On April 13, 1943, German radio announced the discovery of a mass grave in Katyn forest near Smolensk, where, it was alleged, Soviet security forces had carried out executions of thousands of Polish officers. The claim was denounced by Stalin as a “monstrous invention by the German-fascist scoundrels” designed to sow discord among the war-time allies. The Polish government-in-exile, then in London, appealed to the International Red Cross to conduct an investigation, which provoked the Soviet government to sever relations with the London Poles. The Soviet government continued to deny any responsibility until, under Gorbachev, it admitted that the executions had been ordered by Stalin and carried out by the NKVD. Official documents turned over to the Polish government in 1992 revealed that 4,443 Polish officers had been executed at Katyn and another 16,000 at other sites.

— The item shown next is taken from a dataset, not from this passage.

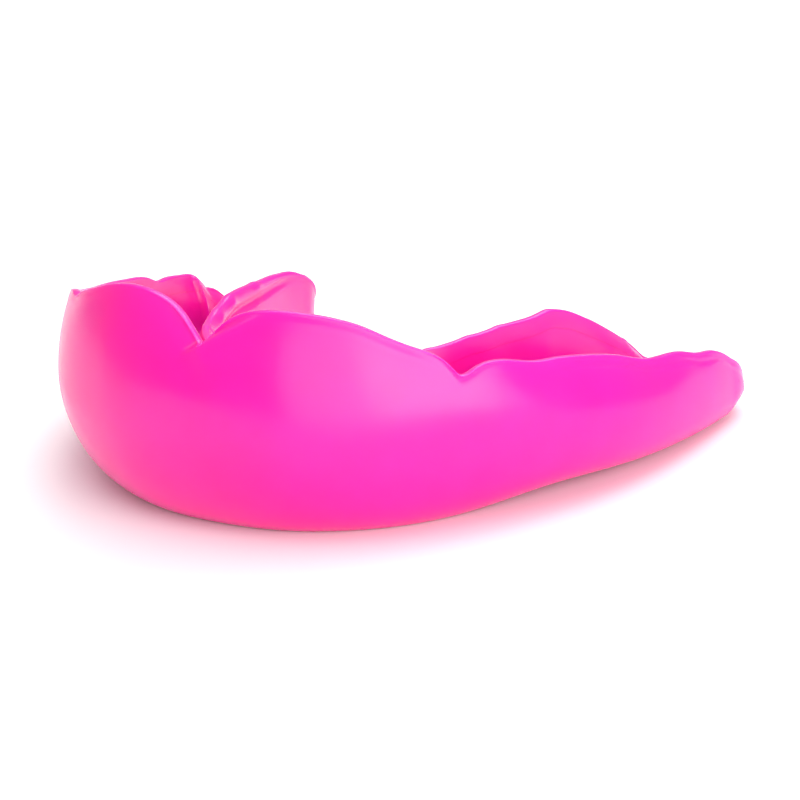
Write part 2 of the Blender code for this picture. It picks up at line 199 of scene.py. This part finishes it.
# Where painted light comes into the colour, in millimetres: the painted glow of light through the thin
# rim fades below the rim's crest, and the liner's darker pink, painted shade deep in the trough, comes in
# below the liner's top edge.
PAINTED_LIGHT_SHARE = "painted_light_share"   # the attribute that carries it
PAINTED_GLOW_REACH = 1.1
TROUGH_SHADE_FADE = 3.2


def smooth_curve(knots, at):
    """Cubic curve through a few knots, read at the given positions; the first column is the position."""
    knots = np.asarray(knots, float)
    position, value = knots[:, 0], knots[:, 1:]
    step = np.diff(position)[:, None]
    slope = np.diff(value, axis=0) / step
    tangent = np.empty_like(value)
    tangent[0], tangent[-1] = slope[0], slope[-1]
    tangent[1:-1] = (slope[:-1] * step[1:] + slope[1:] * step[:-1]) / (step[1:] + step[:-1])
    at = np.clip(at, position[0], position[-1])
    span = np.clip(np.searchsorted(position, at, side="right") - 1, 0, len(step) - 1)
    width = step[span]
    share = (at - position[span])[..., None] / width
    rise = share * share * (3 - 2 * share)
    leave = share * (1 - share) ** 2
    arrive = -share * share * (1 - share)
    ends = (1 - rise) * value[span] + rise * value[span + 1]
    return ends + width * (leave * tangent[span] + arrive * tangent[span + 1])


def read(table, at):
    return smooth_curve(table, at)[..., 0]


def read_even(table, at):
    """A table that is the same on both sides of the midline, level where it crosses it."""
    mirrored = [(-position, value) for position, value in table[:0:-1]]
    return read(mirrored + table, at)


def arch_midline():
    """Arc length and points of the midline of the bite, zero length at the front."""
    half = [(x * ARCH_WIDTH / 2, y * ARCH_LENGTH) for x, y in ARCH_SHAPE]
    points = np.array([(-x, y) for x, y in half[:0:-1]] + half)
    chord = np.concatenate([[0], np.cumsum(np.linalg.norm(np.diff(points, axis=0), axis=1))])
    fine = smooth_curve(np.column_stack([chord, points]), np.linspace(0, chord[-1], ARCH_SAMPLES))
    length = np.concatenate([[0], np.cumsum(np.linalg.norm(np.diff(fine, axis=0), axis=1))])
    return length - length[-1] / 2, fine


ARCH_AT, ARCH_POINTS = arch_midline()
HALF_ARCH = ARCH_AT[-1]


def midline_point(at):
    return np.column_stack([np.interp(at, ARCH_AT, ARCH_POINTS[:, k]) for k in (0, 1)])


def bump(at, place, reach):
    return np.exp(-(((at - place) / reach) ** 2))


def loop_stations():
    """One closed loop of ribs: the outer side, a fan round one back end, the inner side, a fan back.

    Each rib has its place along the arch, its turn from the outward direction, and the back end it
    fans from, which is 0 on the two sides.
    """
    fine = np.linspace(-HALF_ARCH, HALF_ARCH, ARCH_SAMPLES)
    density = 1 + sum(CLOSE_RIB_GAIN * bump(fine, place, reach) for place, reach in CLOSE_RIBS)
    total = np.concatenate([[0], np.cumsum(density[1:] + density[:-1])])
    along = np.interp(np.linspace(0, total[-1], STATIONS), total, fine)
    turns = np.pi * np.arange(1, FAN_STEPS) / FAN_STEPS
    ribs = [(at, 0.0, 0) for at in along]
    ribs += [(HALF_ARCH, turn, 1) for turn in turns]
    ribs += [(at, np.pi, 0) for at in along[::-1]]
    ribs += [(-HALF_ARCH, turn, -1) for turn in turns[::-1]]
    return np.array(ribs)


RIBS = loop_stations()
AT, TURN, END = RIBS.T
INWARD = (1 - np.cos(TURN)) / 2


def rib_directions():
    """Unit vectors in plan, one for each rib, pointing away from the midline."""
    step = 0.5
    forward = midline_point(AT + step) - midline_point(AT - step)
    forward /= np.linalg.norm(forward, axis=1, keepdims=True)
    outward = np.column_stack([forward[:, 1], -forward[:, 0]])
    return outward * np.cos(TURN)[:, None] + forward * (np.sin(TURN) * END)[:, None]


def by_side(outer, inner):
    """A size on every rib, blended from the outer table to the inner one round the back ends."""
    return (1 - INWARD) * read_even(outer, AT) + INWARD * read_even(inner, AT)


def notch_depth(at):
    depth = np.zeros_like(at)
    for place, deep, wide_before, wide_after, bluntness in NOTCHES:
        wide = np.where(at < place, wide_before, wide_after)
        blunt = bluntness * wide
        depth += deep * np.exp(-(np.hypot(at - place, blunt) - blunt) / wide)
    return depth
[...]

The massacre of Polish officers occurred in 1940 following the partitioning of Poland between Nazi Germany and the Soviet Union in September 1939. To legitimize its invasion of eastern Poland, the Soviet Union claimed it was liberating Ukrainian and Belorussian toilers from their oppressive Polish rulers. In the process of absorbing these regions into the Ukrainian and Belorussian Soviet Republics, the “liberators” arrested tens of thousands of Polish landlords, officials, intellectuals, and officers and sent them to prison camps. Considering it inconvenient to guard, feed, and otherwise keep alive such a large number of Polish prisoners, Lavrentii Beria, People’s Commissar for Internal Affairs, organized the execution of some 20,000.

To many Poles, this horrible crime was compounded by the refusal of the Red Army, camped just outside Warsaw in the summer of 1944, to support the uprising of the Polish Home Army against the city’s Nazi occupiers. Only after the Nazis crushed the Home Army, which was loyal to the Polish government in London, did the Red Army advance into Warsaw. The Katyn massacre and Soviet perfidy towards the Home Army undoubtedly made it even more difficult than would otherwise have been the case for the pro-Soviet government installed in Poland after the war to achieve popular legitimacy.